:: Raw data ::

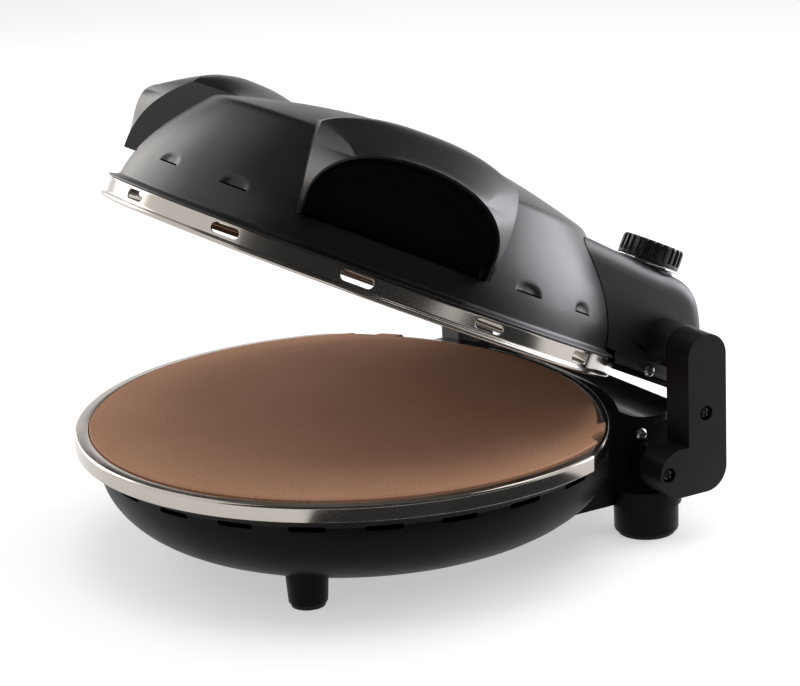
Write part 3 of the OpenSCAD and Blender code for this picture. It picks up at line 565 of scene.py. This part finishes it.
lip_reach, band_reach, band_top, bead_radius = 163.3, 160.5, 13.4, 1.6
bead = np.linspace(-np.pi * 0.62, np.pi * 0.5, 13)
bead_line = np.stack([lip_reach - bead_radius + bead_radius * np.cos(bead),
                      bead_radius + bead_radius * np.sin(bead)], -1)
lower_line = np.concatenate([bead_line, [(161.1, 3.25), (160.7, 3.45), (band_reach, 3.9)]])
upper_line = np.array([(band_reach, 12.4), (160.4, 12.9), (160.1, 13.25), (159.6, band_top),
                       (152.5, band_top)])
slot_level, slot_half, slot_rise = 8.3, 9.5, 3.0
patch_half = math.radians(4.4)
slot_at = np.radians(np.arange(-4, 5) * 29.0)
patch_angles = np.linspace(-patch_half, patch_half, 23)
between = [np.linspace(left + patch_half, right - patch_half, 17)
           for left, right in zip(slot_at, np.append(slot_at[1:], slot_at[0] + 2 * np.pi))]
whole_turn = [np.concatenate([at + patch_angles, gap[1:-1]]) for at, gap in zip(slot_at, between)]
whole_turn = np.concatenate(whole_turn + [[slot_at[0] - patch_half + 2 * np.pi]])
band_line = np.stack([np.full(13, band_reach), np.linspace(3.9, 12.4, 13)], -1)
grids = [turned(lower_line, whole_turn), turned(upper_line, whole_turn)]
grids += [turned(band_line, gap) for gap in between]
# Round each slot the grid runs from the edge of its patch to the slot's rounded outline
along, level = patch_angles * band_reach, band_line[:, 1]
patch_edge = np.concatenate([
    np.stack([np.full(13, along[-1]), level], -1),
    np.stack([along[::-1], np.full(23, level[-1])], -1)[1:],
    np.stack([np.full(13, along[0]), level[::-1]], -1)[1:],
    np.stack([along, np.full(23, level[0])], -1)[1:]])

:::

# Request
Extract each line of the material exactly as it stands.

# Exercise answer
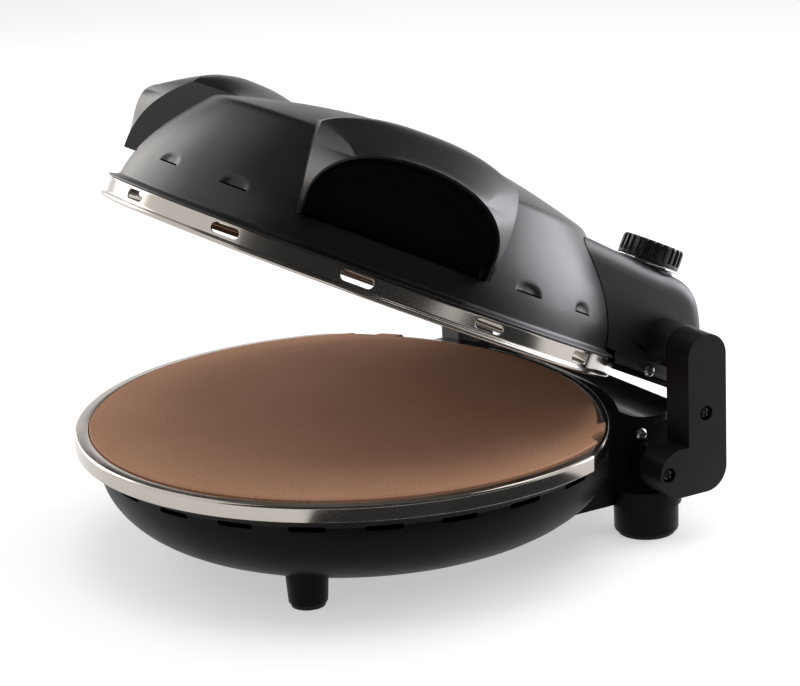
Write part 3 of the OpenSCAD and Blender code for this picture. It picks up at line 565 of scene.py. This part finishes it.
lip_reach, band_reach, band_top, bead_radius = 163.3, 160.5, 13.4, 1.6
bead = np.linspace(-np.pi * 0.62, np.pi * 0.5, 13)
bead_line = np.stack([lip_reach - bead_radius + bead_radius * np.cos(bead),
                      bead_radius + bead_radius * np.sin(bead)], -1)
lower_line = np.concatenate([bead_line, [(161.1, 3.25), (160.7, 3.45), (band_reach, 3.9)]])
upper_line = np.array([(band_reach, 12.4), (160.4, 12.9), (160.1, 13.25), (159.6, band_top),
                       (152.5, band_top)])
slot_level, slot_half, slot_rise = 8.3, 9.5, 3.0
patch_half = math.radians(4.4)
slot_at = np.radians(np.arange(-4, 5) * 29.0)
patch_angles = np.linspace(-patch_half, patch_half, 23)
between = [np.linspace(left + patch_half, right - patch_half, 17)
           for left, right in zip(slot_at, np.append(slot_at[1:], slot_at[0] + 2 * np.pi))]
whole_turn = [np.concatenate([at + patch_angles, gap[1:-1]]) for at, gap in zip(slot_at, between)]
whole_turn = np.concatenate(whole_turn + [[slot_at[0] - patch_half + 2 * np.pi]])
band_line = np.stack([np.full(13, band_reach), np.linspace(3.9, 12.4, 13)], -1)
grids = [turned(lower_line, whole_turn), turned(upper_line, whole_turn)]
grids += [turned(band_line, gap) for gap in between]
# Round each slot the grid runs from the edge of its patch to the slot's rounded outline
along, level = patch_angles * band_reach, band_line[:, 1]
patch_edge = np.concatenate([
    np.stack([np.full(13, along[-1]), level], -1),
    np.stack([along[::-1], np.full(23, level[-1])], -1)[1:],
    np.stack([np.full(13, along[0]), level[::-1]], -1)[1:],
    np.stack([along, np.full(23, level[0])], -1)[1:]])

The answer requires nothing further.